The Past & Future of Learning Technology
Ezra looks at the past history and future potential of learning technology, from the first teaching machines of the 1920s through to the development of online and e-learning, and the potential future innovations in the fields of MOOCs and apps.
The technological world has advanced at a rapid rate over the past few decades, and doesn’t look to be slowing down any time soon. E-learning is just one of the many areas that can and does benefit from this, and the future is looking even more exciting.
The timeline of e-learning solutions starts as far back as 1924 with the first “automatic teacher,” followed in 1954 with the first “teaching machine.” 1960 saw the world’s first computer-based training, and the Open University opened its CICERO learning system in 1976. By 1986, 25% of all US schools were using PCs for college and career guidance for students.
Internet use became widespread in 1995 and it was Google’s then-CEO Eric Schmidt who is generally credited with the takeoff of the term “cloud computing” after he introduced the concept at an industry conference. Just two years later in 2008 the first Massive Open Online Courses, or MOOCs, became available on Wikiversity, and by 2014 the idea of e-learning on mobile took off big time as apps began to shift rapidly away from merely being games or social media platforms towards more integrated “lifestyle support” and “service layers.”
MOOCs have continued to rise. The first, original MOOCs had 40 partner universities and offered around 250 courses, while today’s equivalents have 950 partner universities and over 16000 courses available. An enormous 58,000 students enrolled in the first online course at Stanford University in its first month, and 80000 Google employees enrolled on Udacity’s HTML5 course. In fact e-learning solutions as a road to workplaces are becoming a huge deal; there are now over 350 major companies who pay Udacity and Coursera to identify the best students on relevant courses so that they can consider them as top employment candidates.
LAAS (learning as a service) programs are slightly different to MOOCs; they tend to run as paid subscriptions (where MOOCs are free), are often more collaborative and directed, tend to have better engagement and completion rates (perhaps because of the required investment), and are becoming increasingly popular with universities. Quantic’s online MBA, for example, now hosts students from over 25 different countries and has an impressive 97% lesson approval rate from its learners.
So what are the new and upcoming innovations for learning technology?
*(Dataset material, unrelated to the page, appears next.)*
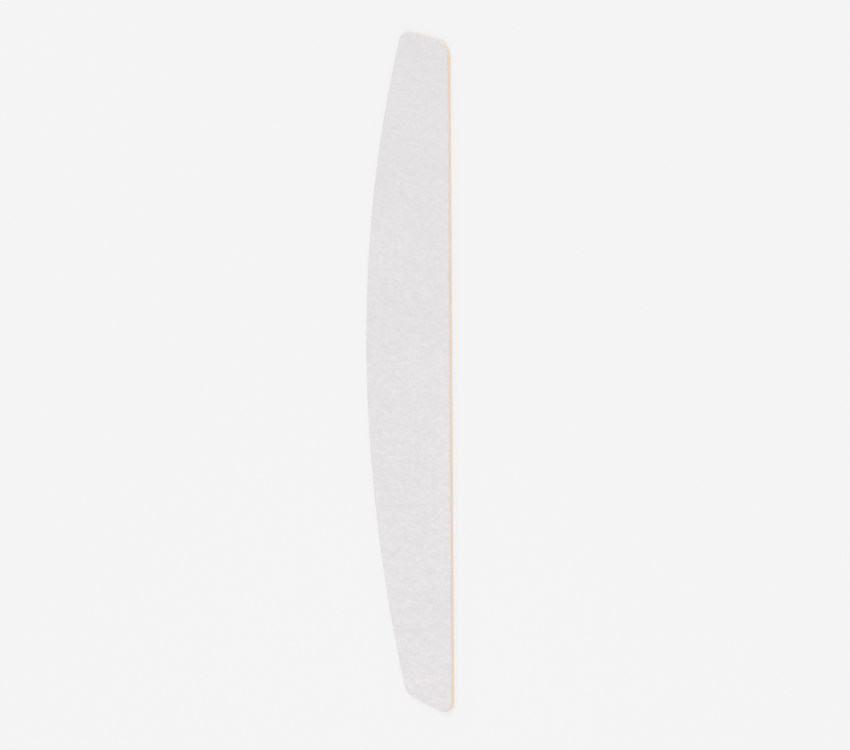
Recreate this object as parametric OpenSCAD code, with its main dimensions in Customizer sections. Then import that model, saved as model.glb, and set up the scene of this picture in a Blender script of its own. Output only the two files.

AI is increasingly being touted as a new solution to help with personalization and accessible interactivity, through mechanisms such as chatbots. AI also offers benefits to learning admin support, in the form of virtual assistants who can help with anything from calendar management to assessment and grading support, and is also a huge benefit to learning accessibility as machine learning technology helps speed up localization and transcription.
Virtual reality (or “virtual spaces”) are also on the rise. They’re popular for avoiding so-called “Zoom fatigue” from endless video calls as they offer truly virtual interaction “in person” rather than via a screen. VR also adds the ability to undertake remote practical training for hands-on or laboratory-type activities, as well as giving access to virtual classroom experiences or conference-type spaces which are more engaging than mass video calls.
E-learning technology has come a long way since computers became common in workplaces and homes in the late 1980s and 1990s, only thirty to forty years ago. These kinds of technological advancements are not likely to stop any time soon – and those who don’t get involved and take advantage of them will run the risk of being left behind, especially in the post-pandemic working world.